Captain Stormfeltz is the son of Jacob
and Elizabeth Stormfeltz. His grandfather, John Stormfeltz, was a
soldier in the Revolutionary War of 1776. George was born in Lancaster
City , Pennsylvania .
He was given a fair English education, and set
out in life as a carpenter and contractor. He came to Texas in 1857,
settling at Liberty ; here he remained only seven months, when he
removed to Goliad, where he still lives. He is engaged in the mill and
ginning business, being of the firm of Redding & Stormfeltz, and
has several thousand dollars invested.
He has been married twice;
his first wife was Miss Sarah Campbell, who died in 1871; he then
remained single until 1884, when he married Mrs.
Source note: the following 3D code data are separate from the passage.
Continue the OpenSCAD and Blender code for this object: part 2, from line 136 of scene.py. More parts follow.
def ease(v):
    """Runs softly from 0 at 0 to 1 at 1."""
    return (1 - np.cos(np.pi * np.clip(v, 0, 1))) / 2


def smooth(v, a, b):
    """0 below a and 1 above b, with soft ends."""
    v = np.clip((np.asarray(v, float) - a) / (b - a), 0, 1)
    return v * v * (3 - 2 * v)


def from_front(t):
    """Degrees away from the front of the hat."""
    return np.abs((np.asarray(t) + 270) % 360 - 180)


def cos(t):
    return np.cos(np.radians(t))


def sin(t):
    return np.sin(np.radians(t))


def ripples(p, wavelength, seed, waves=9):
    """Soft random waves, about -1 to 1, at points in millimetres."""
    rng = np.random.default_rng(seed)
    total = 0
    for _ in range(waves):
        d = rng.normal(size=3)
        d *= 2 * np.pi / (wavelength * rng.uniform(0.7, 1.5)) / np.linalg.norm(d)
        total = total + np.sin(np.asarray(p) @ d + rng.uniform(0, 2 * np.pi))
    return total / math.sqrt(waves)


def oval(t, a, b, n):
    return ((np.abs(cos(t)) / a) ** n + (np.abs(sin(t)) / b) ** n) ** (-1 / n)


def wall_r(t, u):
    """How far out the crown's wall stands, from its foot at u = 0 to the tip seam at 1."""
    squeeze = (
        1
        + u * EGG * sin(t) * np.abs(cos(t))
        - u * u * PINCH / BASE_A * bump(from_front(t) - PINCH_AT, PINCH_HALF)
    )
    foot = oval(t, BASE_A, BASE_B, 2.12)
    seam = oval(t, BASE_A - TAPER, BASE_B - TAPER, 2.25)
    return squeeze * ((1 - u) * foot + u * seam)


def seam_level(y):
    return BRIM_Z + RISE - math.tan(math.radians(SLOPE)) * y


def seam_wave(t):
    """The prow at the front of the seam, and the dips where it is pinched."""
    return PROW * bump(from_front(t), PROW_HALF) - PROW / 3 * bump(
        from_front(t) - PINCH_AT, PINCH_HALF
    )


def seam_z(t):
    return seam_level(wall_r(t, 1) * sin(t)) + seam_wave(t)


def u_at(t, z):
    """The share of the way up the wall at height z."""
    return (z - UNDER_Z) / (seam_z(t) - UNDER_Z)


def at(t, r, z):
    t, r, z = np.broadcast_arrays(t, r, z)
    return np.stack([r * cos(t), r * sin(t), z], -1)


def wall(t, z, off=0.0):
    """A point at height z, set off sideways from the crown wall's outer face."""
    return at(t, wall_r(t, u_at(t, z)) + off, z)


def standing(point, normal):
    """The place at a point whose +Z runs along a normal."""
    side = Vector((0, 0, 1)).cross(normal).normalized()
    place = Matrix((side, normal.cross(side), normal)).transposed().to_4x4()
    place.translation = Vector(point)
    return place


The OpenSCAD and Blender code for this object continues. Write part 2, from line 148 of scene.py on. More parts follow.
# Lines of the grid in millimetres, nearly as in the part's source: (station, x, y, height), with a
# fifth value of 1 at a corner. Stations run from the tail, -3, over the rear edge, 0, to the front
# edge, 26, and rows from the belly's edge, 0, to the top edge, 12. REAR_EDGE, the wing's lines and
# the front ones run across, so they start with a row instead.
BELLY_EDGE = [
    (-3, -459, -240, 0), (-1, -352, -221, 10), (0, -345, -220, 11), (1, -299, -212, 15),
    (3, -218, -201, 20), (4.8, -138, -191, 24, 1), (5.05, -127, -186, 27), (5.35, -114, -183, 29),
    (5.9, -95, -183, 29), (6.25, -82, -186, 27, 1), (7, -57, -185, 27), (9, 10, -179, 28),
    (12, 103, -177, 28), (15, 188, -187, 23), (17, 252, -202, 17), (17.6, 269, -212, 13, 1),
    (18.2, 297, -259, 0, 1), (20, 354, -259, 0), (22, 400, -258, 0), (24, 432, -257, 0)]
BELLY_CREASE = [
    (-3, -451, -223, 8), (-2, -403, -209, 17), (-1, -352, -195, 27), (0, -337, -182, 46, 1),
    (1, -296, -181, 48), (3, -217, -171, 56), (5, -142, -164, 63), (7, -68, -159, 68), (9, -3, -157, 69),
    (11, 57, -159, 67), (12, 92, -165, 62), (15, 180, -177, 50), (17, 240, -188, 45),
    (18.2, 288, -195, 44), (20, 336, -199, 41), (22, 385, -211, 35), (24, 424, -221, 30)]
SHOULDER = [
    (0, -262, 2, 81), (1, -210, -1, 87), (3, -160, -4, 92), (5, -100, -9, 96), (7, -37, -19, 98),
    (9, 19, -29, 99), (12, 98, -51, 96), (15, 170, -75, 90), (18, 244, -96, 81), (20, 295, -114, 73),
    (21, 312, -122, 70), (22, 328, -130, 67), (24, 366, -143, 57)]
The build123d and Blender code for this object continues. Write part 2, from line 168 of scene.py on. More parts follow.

E.A. Haden. He had but
one child, Valentine West, who died in 1883, aged eleven years.
In
1885 Capt. Stormfeltz was appointed Sheriff, to fill an unexpired term;
he was then elected, and served two consecutive terms. He is a
Democrat, as are most Confederate veterans, and canvassed his county
the past two elections. He is a Methodist and a member of the Masonic
fraternity. In height he is five feet, eight inches; has blue eyes and
sandy hair and beard, and is a staunch and must respected citizen.